4. What role can the Supreme Court play during emergencies?
The Supreme Court regularly handles emergency election litigation through stays and emergency orders on its “shadow” docket; those orders can pause lower-court rulings that would otherwise alter ballots, polling rules, or deadlines, effectively shaping whether specific changes take effect before an election [3] [9]. But the Court’s authority is case-specific: it answers legal disputes presented to it rather than setting election calendars nationwide [3] [4].
5. How emergency litigation has affected past elections
In 2020 and since, federal and state courts — and sometimes the Supreme Court via emergency applications — have resolved disputes about absentee-ballot deadlines, ballot access, and last-minute rule changes; these rulings have sometimes preserved or blocked procedural changes close to Election Day, illustrating the Court’s capacity to affect electoral administration without “delaying” the election itself [10] [11]. The Court’s emergency interventions frequently come as stays that are temporary but decisive for the upcoming vote [3].
6. Political and practical barriers to postponement
Even if Congress wanted to postpone an election, scholars and reporting stress the political reality: changing a national election date would require bipartisan congressional action and adjustments to other statutory deadlines (like the date Electoral College votes are counted), making such a move legally possible but politically and logistically extraordinary [1] [7]. Fact-checkers who examined contemporary proposals found no language transferring postponement power to the president and highlighted widespread bipartisan opposition to unilateral delays [6] [5].
7. Competing viewpoints and risks of misinformation
Some commentators and conservative policy groups have argued Congress and states, not the executive, hold the relevant levers [8]; critics warn that emergency orders from the Supreme Court’s shadow docket sometimes shift power between branches [9]. Reporting and fact-checking repeatedly reject claims that a president can delay elections — those claims have been the specific target of misinformation debunking [5] [6]. Available sources do not mention any instance where the Supreme Court or the president has definitively "postponed" a presidential general election nationwide.
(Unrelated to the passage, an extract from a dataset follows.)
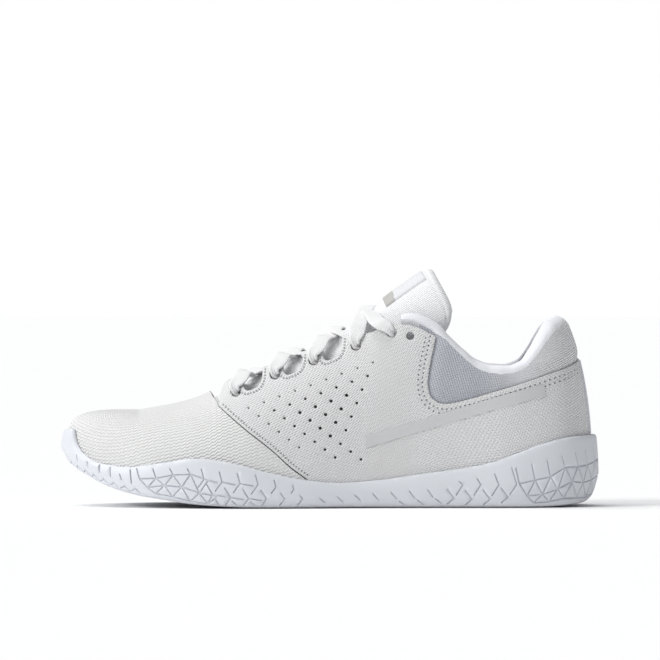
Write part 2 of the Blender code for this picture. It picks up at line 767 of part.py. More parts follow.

8. Bottom line for readers and officials
The legal architecture gives Congress primary power to change federal election timing, states key control over how they select electors and run ballots, and the Supreme Court the authority to resolve urgent legal disputes that can alter election practice — but no current source shows any branch possessing an unchecked power to simply pause a national election [1] [2] [3]. Any attempt to move or cancel a federal election would trigger immediate litigation and political confrontation and would require explicit statutory change by Congress [7] [4].